_TO DO_.
Give back, exactly as written, the lines from the beginning of the listing through the one that contains "arch_top_z = 484.3".

_DATA TO PROCESS_.
/---

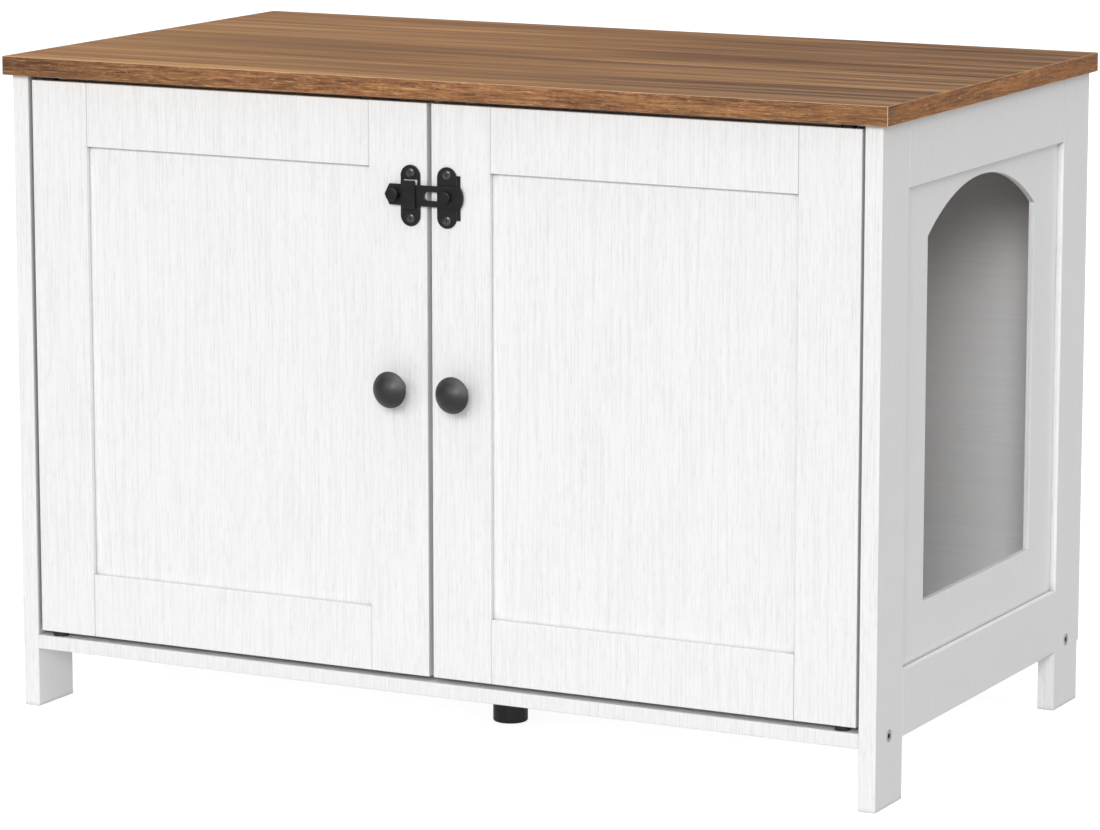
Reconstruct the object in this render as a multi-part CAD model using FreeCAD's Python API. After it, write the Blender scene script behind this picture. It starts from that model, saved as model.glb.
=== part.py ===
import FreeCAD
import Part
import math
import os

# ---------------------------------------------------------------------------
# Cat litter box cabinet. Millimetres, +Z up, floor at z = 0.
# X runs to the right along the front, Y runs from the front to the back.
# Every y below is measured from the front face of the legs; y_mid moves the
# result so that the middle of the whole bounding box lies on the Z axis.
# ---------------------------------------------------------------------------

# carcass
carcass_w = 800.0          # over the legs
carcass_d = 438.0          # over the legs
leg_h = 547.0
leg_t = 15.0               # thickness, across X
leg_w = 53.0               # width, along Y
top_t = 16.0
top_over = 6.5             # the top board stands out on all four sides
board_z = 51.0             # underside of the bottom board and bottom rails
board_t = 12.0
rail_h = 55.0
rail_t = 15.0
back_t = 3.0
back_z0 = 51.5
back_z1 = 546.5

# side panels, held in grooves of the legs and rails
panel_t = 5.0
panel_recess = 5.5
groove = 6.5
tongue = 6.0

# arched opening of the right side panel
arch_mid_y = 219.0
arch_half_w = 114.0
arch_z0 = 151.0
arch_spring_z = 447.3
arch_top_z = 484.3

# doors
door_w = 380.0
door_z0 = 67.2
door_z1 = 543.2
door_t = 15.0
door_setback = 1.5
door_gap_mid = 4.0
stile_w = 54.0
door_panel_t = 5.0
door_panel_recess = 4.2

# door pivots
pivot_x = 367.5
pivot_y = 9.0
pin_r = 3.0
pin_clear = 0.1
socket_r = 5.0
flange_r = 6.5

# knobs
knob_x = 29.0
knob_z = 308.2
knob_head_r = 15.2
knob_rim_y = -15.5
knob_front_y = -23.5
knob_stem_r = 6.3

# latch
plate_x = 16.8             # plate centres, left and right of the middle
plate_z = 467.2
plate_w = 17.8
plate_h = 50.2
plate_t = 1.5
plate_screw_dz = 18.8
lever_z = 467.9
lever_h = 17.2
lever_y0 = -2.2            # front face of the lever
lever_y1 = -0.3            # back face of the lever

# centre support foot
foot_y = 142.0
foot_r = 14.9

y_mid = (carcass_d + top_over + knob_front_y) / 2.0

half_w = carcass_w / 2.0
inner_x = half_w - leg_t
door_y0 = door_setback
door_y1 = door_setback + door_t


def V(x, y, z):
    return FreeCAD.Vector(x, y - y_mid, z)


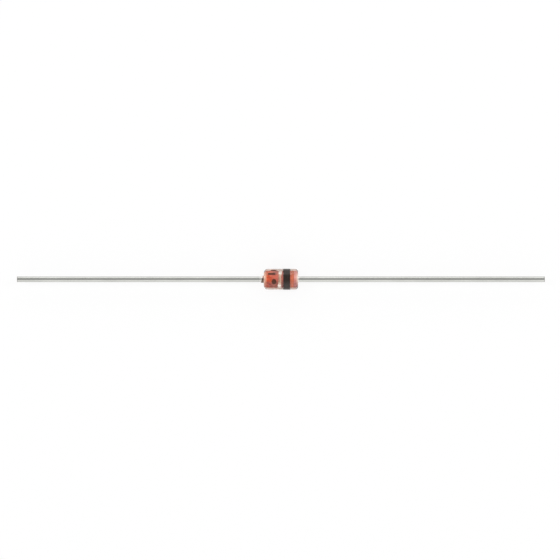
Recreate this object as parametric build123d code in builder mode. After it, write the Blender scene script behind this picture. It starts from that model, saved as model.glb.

\---

_SOLUTION TO THE PROBLEM_.
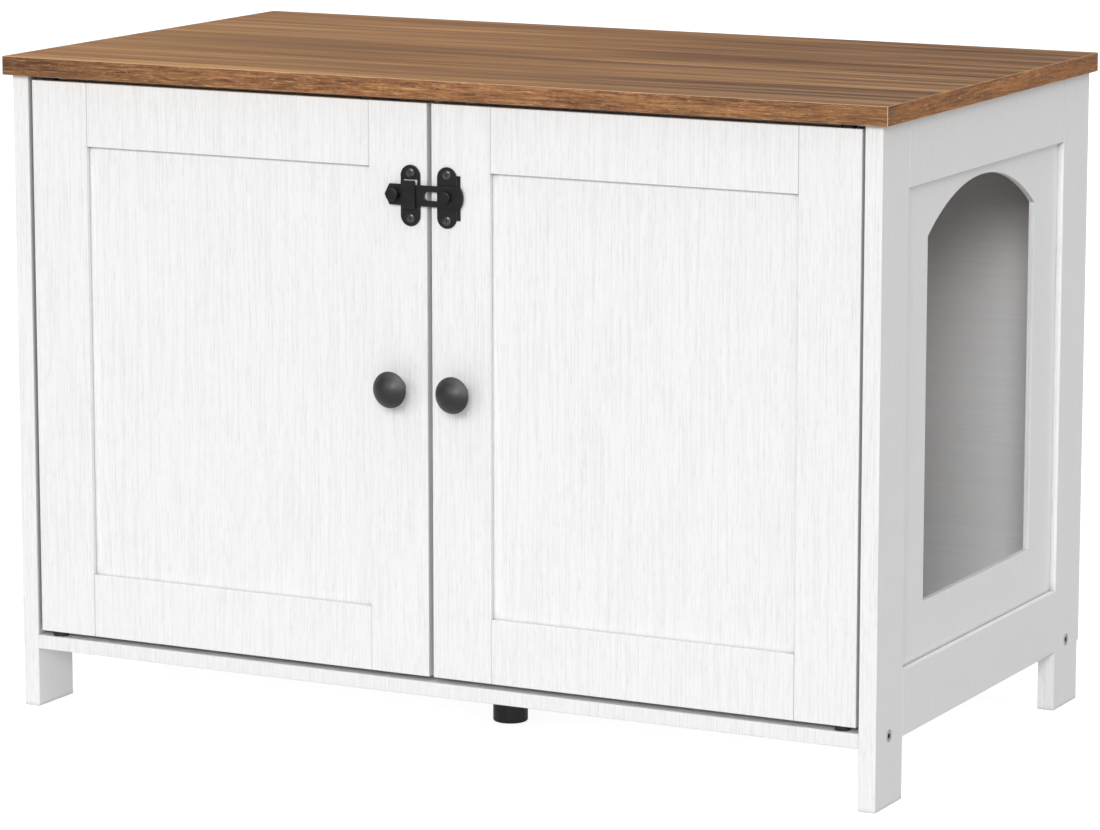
Reconstruct the object in this render as a multi-part CAD model using FreeCAD's Python API. After it, write the Blender scene script behind this picture. It starts from that model, saved as model.glb.
=== part.py ===
import FreeCAD
import Part
import math
import os

# ---------------------------------------------------------------------------
# Cat litter box cabinet. Millimetres, +Z up, floor at z = 0.
# X runs to the right along the front, Y runs from the front to the back.
# Every y below is measured from the front face of the legs; y_mid moves the
# result so that the middle of the whole bounding box lies on the Z axis.
# ---------------------------------------------------------------------------

# carcass
carcass_w = 800.0          # over the legs
carcass_d = 438.0          # over the legs
leg_h = 547.0
leg_t = 15.0               # thickness, across X
leg_w = 53.0               # width, along Y
top_t = 16.0
top_over = 6.5             # the top board stands out on all four sides
board_z = 51.0             # underside of the bottom board and bottom rails
board_t = 12.0
rail_h = 55.0
rail_t = 15.0
back_t = 3.0
back_z0 = 51.5
back_z1 = 546.5

# side panels, held in grooves of the legs and rails
panel_t = 5.0
panel_recess = 5.5
groove = 6.5
tongue = 6.0

# arched opening of the right side panel
arch_mid_y = 219.0
arch_half_w = 114.0
arch_z0 = 151.0
arch_spring_z = 447.3
arch_top_z = 484.3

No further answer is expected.